DATA TO USE:
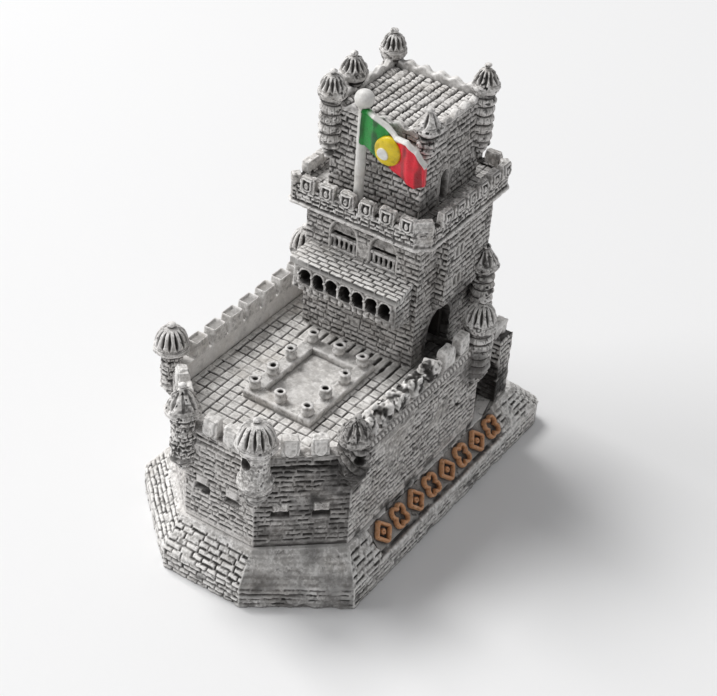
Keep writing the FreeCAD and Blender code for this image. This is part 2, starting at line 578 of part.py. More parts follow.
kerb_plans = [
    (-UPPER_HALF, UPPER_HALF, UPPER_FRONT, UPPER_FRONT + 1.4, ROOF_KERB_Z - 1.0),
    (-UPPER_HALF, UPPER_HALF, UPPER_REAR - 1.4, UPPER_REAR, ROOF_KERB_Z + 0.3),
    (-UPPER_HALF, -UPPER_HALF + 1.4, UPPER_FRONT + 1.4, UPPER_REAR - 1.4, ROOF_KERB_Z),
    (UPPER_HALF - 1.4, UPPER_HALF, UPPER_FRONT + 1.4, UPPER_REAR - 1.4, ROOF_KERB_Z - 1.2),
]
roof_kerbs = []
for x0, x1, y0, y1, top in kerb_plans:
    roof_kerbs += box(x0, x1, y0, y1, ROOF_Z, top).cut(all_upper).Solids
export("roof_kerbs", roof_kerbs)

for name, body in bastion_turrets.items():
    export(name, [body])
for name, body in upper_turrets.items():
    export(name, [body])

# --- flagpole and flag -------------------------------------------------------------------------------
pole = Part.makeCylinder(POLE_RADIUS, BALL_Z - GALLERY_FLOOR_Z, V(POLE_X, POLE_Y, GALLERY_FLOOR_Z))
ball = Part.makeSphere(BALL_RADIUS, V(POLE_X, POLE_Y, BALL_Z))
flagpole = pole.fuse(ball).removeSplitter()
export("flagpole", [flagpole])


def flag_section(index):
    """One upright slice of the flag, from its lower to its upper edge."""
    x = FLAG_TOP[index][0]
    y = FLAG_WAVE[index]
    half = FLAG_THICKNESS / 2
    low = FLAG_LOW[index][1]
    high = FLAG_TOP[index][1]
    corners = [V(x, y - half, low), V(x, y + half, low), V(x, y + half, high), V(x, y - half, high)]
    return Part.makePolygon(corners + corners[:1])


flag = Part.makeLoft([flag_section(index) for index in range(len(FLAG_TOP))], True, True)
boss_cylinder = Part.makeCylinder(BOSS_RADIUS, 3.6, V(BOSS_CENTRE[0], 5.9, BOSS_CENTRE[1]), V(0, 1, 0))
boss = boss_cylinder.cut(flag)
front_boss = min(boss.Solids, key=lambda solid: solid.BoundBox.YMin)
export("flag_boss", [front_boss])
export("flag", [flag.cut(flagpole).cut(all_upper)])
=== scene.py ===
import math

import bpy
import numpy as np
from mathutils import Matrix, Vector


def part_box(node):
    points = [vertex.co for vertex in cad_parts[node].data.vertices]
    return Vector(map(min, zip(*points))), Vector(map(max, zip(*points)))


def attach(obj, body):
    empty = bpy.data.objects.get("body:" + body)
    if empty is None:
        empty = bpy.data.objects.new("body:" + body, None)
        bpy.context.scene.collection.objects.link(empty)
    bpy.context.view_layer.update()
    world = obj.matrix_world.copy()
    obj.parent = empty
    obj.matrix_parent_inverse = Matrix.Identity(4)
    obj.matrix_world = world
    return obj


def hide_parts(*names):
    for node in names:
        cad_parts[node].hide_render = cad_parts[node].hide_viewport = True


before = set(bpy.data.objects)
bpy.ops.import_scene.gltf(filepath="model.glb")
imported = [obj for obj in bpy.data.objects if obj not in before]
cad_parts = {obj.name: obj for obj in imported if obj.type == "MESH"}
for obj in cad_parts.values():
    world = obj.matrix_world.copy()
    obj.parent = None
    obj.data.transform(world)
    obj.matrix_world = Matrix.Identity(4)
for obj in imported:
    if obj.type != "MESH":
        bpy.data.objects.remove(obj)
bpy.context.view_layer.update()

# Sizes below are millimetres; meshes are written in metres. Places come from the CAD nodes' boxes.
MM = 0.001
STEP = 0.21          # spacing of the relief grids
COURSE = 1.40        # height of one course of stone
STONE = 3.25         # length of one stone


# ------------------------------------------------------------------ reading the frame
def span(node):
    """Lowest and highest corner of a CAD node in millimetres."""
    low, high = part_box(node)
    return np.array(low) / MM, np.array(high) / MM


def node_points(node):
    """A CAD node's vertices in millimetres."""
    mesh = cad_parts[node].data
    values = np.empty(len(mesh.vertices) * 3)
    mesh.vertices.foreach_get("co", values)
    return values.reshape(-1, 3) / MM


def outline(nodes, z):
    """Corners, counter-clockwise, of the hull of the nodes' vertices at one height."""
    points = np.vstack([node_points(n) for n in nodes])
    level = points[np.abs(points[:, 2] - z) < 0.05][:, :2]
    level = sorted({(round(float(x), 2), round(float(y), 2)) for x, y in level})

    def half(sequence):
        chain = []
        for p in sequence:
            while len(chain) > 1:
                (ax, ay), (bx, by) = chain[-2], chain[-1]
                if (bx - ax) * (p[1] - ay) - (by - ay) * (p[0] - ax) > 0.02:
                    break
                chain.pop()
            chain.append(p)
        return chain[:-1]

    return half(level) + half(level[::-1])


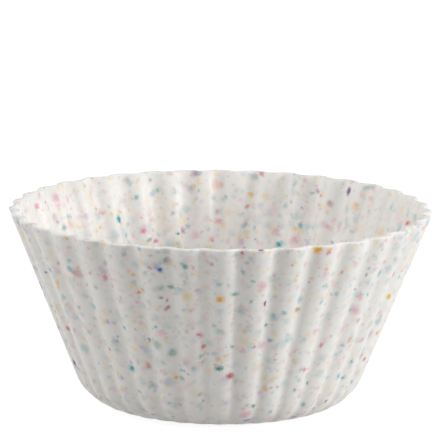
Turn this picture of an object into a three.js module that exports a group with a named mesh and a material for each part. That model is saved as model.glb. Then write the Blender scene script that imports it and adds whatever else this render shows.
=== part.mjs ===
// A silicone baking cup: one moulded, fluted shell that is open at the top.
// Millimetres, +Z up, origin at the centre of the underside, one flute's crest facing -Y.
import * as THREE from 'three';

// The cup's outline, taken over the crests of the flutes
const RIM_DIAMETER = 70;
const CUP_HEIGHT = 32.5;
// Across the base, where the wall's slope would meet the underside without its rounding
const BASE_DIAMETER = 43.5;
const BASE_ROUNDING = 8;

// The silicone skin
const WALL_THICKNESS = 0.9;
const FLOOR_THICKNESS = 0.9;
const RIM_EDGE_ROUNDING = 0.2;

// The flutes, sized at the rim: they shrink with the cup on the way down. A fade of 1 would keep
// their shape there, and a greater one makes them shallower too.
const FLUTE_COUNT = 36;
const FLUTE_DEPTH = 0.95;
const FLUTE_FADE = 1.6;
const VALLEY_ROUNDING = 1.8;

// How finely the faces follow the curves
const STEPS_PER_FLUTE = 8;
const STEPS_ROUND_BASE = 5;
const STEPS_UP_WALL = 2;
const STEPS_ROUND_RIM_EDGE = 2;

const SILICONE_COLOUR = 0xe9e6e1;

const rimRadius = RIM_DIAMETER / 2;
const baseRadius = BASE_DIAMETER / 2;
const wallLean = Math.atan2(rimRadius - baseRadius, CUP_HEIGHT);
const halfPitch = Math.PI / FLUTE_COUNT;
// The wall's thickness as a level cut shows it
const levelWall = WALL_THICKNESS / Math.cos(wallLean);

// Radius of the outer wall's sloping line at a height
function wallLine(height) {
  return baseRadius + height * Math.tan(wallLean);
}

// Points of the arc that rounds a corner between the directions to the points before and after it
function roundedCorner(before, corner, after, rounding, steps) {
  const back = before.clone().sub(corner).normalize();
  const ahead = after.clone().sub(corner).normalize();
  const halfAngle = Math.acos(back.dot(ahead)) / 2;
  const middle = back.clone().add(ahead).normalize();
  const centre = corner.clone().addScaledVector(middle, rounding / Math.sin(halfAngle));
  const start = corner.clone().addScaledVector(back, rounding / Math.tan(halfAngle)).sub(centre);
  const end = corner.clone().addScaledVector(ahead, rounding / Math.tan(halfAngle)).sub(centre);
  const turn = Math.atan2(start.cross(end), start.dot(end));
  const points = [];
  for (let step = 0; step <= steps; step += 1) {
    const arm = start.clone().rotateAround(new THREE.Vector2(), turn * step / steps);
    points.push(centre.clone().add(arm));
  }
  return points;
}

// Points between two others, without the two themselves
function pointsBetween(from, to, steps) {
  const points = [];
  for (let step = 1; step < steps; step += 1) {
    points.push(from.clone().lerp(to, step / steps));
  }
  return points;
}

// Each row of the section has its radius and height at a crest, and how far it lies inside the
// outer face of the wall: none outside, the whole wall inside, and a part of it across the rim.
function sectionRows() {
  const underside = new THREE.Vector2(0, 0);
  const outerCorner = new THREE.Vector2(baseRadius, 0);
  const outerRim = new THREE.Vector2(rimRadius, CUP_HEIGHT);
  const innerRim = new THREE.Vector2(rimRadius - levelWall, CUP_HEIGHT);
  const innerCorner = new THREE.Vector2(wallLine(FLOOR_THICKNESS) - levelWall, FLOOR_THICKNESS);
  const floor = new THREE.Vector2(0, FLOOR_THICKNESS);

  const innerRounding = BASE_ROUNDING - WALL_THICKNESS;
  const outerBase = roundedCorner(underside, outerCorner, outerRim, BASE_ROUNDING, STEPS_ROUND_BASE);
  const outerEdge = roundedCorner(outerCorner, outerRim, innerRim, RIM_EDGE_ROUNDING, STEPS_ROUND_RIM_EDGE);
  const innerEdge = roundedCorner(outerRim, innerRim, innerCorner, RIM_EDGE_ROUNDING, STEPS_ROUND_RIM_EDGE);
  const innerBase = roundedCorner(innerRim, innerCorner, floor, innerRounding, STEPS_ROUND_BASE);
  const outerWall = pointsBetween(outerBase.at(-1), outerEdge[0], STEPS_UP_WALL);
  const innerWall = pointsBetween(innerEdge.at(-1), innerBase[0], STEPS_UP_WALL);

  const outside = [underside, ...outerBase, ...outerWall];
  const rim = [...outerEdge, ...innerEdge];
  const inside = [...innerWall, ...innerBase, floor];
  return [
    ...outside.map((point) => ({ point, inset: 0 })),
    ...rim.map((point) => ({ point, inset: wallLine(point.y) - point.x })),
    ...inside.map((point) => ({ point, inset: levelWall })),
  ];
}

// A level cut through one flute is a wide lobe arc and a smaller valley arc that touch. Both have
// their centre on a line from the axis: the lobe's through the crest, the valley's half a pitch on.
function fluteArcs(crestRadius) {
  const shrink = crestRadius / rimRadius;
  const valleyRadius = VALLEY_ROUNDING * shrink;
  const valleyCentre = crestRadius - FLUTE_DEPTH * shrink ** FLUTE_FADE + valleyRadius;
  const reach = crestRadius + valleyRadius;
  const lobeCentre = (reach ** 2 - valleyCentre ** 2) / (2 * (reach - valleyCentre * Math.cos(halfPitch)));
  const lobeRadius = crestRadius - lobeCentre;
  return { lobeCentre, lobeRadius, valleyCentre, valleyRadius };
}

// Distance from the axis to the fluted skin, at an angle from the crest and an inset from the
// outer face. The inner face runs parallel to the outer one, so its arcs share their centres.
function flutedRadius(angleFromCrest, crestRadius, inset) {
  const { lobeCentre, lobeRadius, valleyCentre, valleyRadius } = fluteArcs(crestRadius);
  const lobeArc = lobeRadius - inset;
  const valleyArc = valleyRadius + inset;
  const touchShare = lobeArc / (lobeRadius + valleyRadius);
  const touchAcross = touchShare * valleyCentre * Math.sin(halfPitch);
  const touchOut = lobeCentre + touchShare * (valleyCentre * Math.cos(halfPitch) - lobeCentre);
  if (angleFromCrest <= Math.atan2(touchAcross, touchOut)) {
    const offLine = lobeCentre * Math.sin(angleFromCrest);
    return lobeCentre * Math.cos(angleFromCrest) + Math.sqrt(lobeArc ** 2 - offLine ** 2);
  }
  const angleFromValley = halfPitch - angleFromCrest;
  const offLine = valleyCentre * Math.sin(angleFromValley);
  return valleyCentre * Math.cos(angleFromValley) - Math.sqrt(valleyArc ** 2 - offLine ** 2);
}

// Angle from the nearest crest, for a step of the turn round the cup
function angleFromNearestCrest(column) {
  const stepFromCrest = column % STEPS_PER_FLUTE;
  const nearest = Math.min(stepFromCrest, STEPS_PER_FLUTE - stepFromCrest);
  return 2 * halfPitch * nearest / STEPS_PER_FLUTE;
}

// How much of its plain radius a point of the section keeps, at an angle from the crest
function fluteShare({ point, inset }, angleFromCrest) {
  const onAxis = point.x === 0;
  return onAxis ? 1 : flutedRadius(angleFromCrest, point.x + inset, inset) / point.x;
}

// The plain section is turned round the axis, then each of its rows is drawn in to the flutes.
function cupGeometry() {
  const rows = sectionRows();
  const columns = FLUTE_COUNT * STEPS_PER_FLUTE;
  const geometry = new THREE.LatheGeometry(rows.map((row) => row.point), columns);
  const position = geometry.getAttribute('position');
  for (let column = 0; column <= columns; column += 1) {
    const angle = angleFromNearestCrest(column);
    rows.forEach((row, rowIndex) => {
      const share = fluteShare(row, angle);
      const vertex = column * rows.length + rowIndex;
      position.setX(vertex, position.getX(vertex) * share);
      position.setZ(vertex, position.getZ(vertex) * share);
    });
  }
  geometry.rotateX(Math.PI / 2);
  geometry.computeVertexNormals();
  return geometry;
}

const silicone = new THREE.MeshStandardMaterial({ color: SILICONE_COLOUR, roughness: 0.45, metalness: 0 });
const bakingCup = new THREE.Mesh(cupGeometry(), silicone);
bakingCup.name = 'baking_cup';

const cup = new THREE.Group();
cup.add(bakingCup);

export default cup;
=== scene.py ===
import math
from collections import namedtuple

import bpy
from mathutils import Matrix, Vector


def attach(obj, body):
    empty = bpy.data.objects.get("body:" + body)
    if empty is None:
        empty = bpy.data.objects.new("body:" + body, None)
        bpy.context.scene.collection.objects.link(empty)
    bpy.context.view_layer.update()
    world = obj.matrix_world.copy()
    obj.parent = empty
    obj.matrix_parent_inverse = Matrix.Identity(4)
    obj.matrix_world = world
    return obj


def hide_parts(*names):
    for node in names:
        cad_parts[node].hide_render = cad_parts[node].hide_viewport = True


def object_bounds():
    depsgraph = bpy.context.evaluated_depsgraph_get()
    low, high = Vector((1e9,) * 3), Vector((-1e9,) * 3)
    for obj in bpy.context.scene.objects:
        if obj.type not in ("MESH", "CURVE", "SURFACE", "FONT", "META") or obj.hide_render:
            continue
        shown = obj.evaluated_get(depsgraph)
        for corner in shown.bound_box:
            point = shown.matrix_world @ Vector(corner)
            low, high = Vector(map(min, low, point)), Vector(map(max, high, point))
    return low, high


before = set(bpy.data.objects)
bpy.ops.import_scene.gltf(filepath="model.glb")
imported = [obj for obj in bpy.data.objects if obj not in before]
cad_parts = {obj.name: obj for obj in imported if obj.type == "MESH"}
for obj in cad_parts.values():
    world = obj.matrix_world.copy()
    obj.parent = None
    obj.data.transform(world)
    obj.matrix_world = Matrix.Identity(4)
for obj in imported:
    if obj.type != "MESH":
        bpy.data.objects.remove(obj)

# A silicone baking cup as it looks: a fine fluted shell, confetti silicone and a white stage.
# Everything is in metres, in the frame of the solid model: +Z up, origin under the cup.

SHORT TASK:
Please return, exactly as they appear, the lines starting at the one that contains "to the flutes." and ending at the one that contains "shown = obj.evaluated_get(depsgraph)".

SOLVED PROBLEM:
// The plain section is turned round the axis, then each of its rows is drawn in to the flutes.
function cupGeometry() {
  const rows = sectionRows();
  const columns = FLUTE_COUNT * STEPS_PER_FLUTE;
  const geometry = new THREE.LatheGeometry(rows.map((row) => row.point), columns);
  const position = geometry.getAttribute('position');
  for (let column = 0; column <= columns; column += 1) {
    const angle = angleFromNearestCrest(column);
    rows.forEach((row, rowIndex) => {
      const share = fluteShare(row, angle);
      const vertex = column * rows.length + rowIndex;
      position.setX(vertex, position.getX(vertex) * share);
      position.setZ(vertex, position.getZ(vertex) * share);
    });
  }
  geometry.rotateX(Math.PI / 2);
  geometry.computeVertexNormals();
  return geometry;
}

const silicone = new THREE.MeshStandardMaterial({ color: SILICONE_COLOUR, roughness: 0.45, metalness: 0 });
const bakingCup = new THREE.Mesh(cupGeometry(), silicone);
bakingCup.name = 'baking_cup';

const cup = new THREE.Group();
cup.add(bakingCup);

export default cup;
=== scene.py ===
import math
from collections import namedtuple

import bpy
from mathutils import Matrix, Vector


def attach(obj, body):
    empty = bpy.data.objects.get("body:" + body)
    if empty is None:
        empty = bpy.data.objects.new("body:" + body, None)
        bpy.context.scene.collection.objects.link(empty)
    bpy.context.view_layer.update()
    world = obj.matrix_world.copy()
    obj.parent = empty
    obj.matrix_parent_inverse = Matrix.Identity(4)
    obj.matrix_world = world
    return obj


def hide_parts(*names):
    for node in names:
        cad_parts[node].hide_render = cad_parts[node].hide_viewport = True


def object_bounds():
    depsgraph = bpy.context.evaluated_depsgraph_get()
    low, high = Vector((1e9,) * 3), Vector((-1e9,) * 3)
    for obj in bpy.context.scene.objects:
        if obj.type not in ("MESH", "CURVE", "SURFACE", "FONT", "META") or obj.hide_render:
            continue
        shown = obj.evaluated_get(depsgraph)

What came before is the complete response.